The Sight left us with mixed feelings. The efficiency of the bike is great. It pedals brilliantly, even with the heavy rubber fitted, and in spite of its slack angles it’s easy to keep it on track up a steep climb.
Low weight and a very stiff frame give the Sight a precise feel; it never seems to doubt the direction you take. The lowly slung top tube and wide bars really allow you to tip the bike right over beneath you too, adding to the agility of the ride.
We were less impressed by the suspension feel overall. Perhaps our impression was influenced overly by the fork’s problems, but the ride never felt ‘alive’. The Norco prioritises stability on the big hits over suppleness. Some riders will revel in this firm feel, but when compared to some of the other bikes we were reviewing alongside the Norco, the suspension just felt a bit lacking.
This was admittedly a very big surprise, as most new-generation Norcos we’ve ridden have been incredible – it does make us wonder if there wasn’t some issue (like the wrong shock tune) with our bike that could have been resolved with a longer testing window.

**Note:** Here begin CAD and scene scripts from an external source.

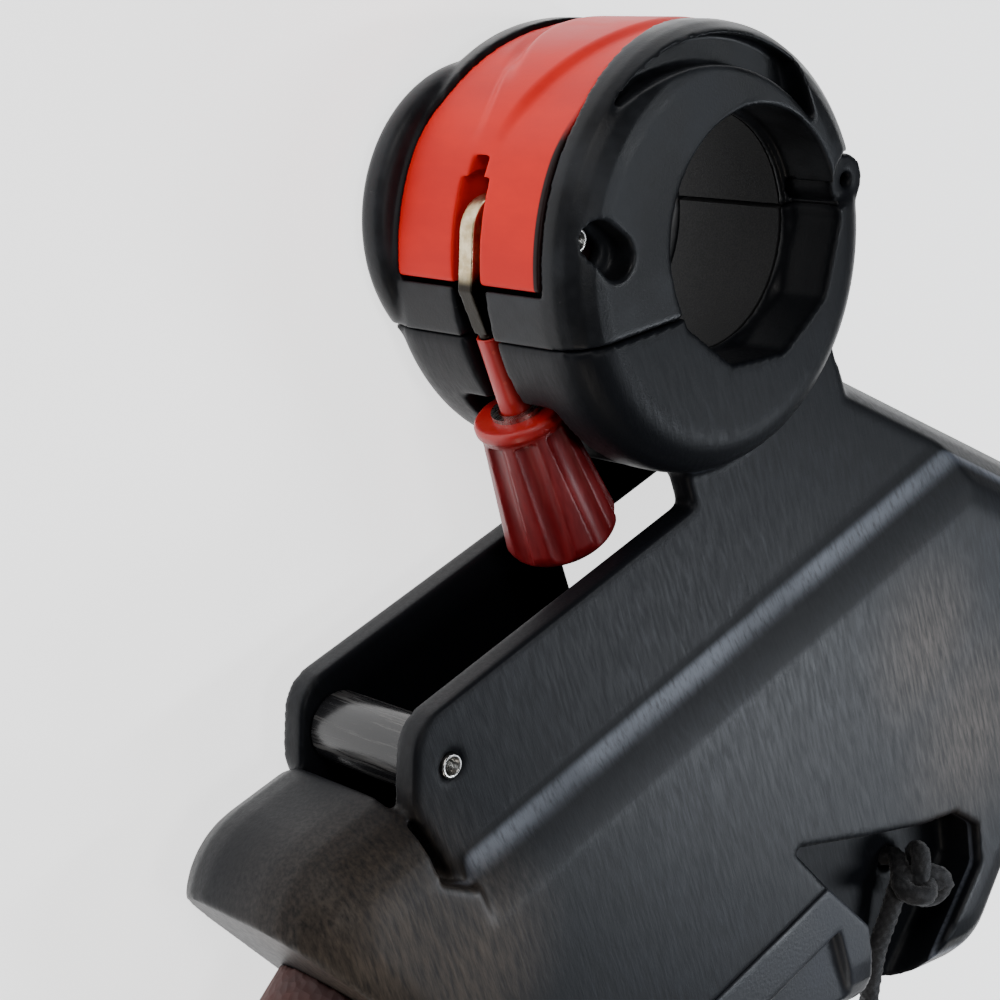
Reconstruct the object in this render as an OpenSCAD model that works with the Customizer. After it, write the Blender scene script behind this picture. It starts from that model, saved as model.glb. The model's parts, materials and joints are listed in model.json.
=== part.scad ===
// Windsurf boom head: a two-jaw mast clamp with a cam lever, a tension rod with a
// fluted knob, a moulded head with a roller between two cheeks, two boom-arm stubs
// and a knotted lashing rope.
// X runs towards the clamp's closure, Y runs aft, Z is the mast axis.

/* [Mast clamp] */
// Radius of the mast that the clamp grips
mast_r = 24.5; // [22:0.1:25]
// Outer radius of the clamp's round body
clamp_r = 45; // [44:0.5:47]
// Distance of the clamp body's centre from the mast axis
clamp_offset = 8; // [7:0.5:9]
// Length of the clamp along the mast
clamp_len = 58; // [54:1:62]
// Distance of the parting plane behind the mast axis
parting_y = 5.5; // [4.5:0.5:6]

/* [Lever] */
// Width of the lever along the mast
lever_w = 40; // [36:1:41]
// Thickness of the lever's shell
lever_t = 7.5; // [6:0.5:8]
// Angle round the clamp where the lever's lower edge lies
lever_start = 15; // [14:1:16]
// Angle round the clamp where the lever's tip lies
lever_end = 122; // [110:1:128]
// Travel of the cam pin between locked and released
cam_stroke = 4; // [3:0.5:4]

/* [Knob and rod] */
// Distance of the rod's axis from the mast axis, level with it
rod_x = 50.3; // [49.9:0.2:50.5]
// Radius of the threaded rod
rod_r = 2; // [1.5:0.5:2]
// Radius of the knob's rounded end
knob_r = 12.2; // [11.5:0.1:12.4]
// Length of the knob behind its washer
knob_len = 33; // [28:1:34]
// Number of flutes round the knob
knob_flutes = 8; // [6:1:10]

/* [Head body] */
// Half thickness of the moulded head
body_h = 24; // [22:1:26]
// Radius of the head's corners, seen along the mast
corner_r = 20; // [16:1:22]
// Distance between the inner faces of the cheeks
slot_w = 28; // [26:1:30]
// Thickness of each cheek
cheek_t = 6; // [5:0.5:7]

/* [Roller] */
// Radius of the roller
roller_r = 7.3; // [6:0.1:7.5]
// Radius of the hollow spring pins
pin_r = 2.5; // [2:0.1:2.5]

/* [Boom arms] */
// Radius of the boom tube
tube_r = 14.5; // [12:0.5:15]
// Radius of the grip sleeve on the tube
grip_r = 17.5; // [16:0.5:18.5]
// Length of tube that stands out of the head
tube_out = 58; // [50:1:70]
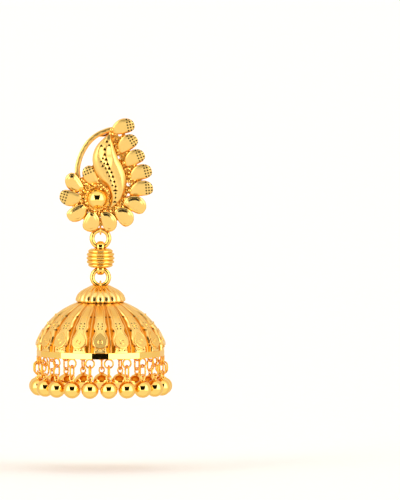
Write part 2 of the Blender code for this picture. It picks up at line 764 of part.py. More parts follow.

Our short time aboard the Norco may have brought a couple of teething issues, but sorting them out would not have been to much of an issue and we’re certainly positive about the overall potential of this bike. The frame, geometry and component selection are all excellent and with a lighter set of tyres set up tubeless the Sight could hit an impressively low weight. Although we didn’t entirely mesh with the bike’s suspension, the geometry, looks and ability to hold a line on the roughest trails all make for a great platform to build a dreamy trail bike.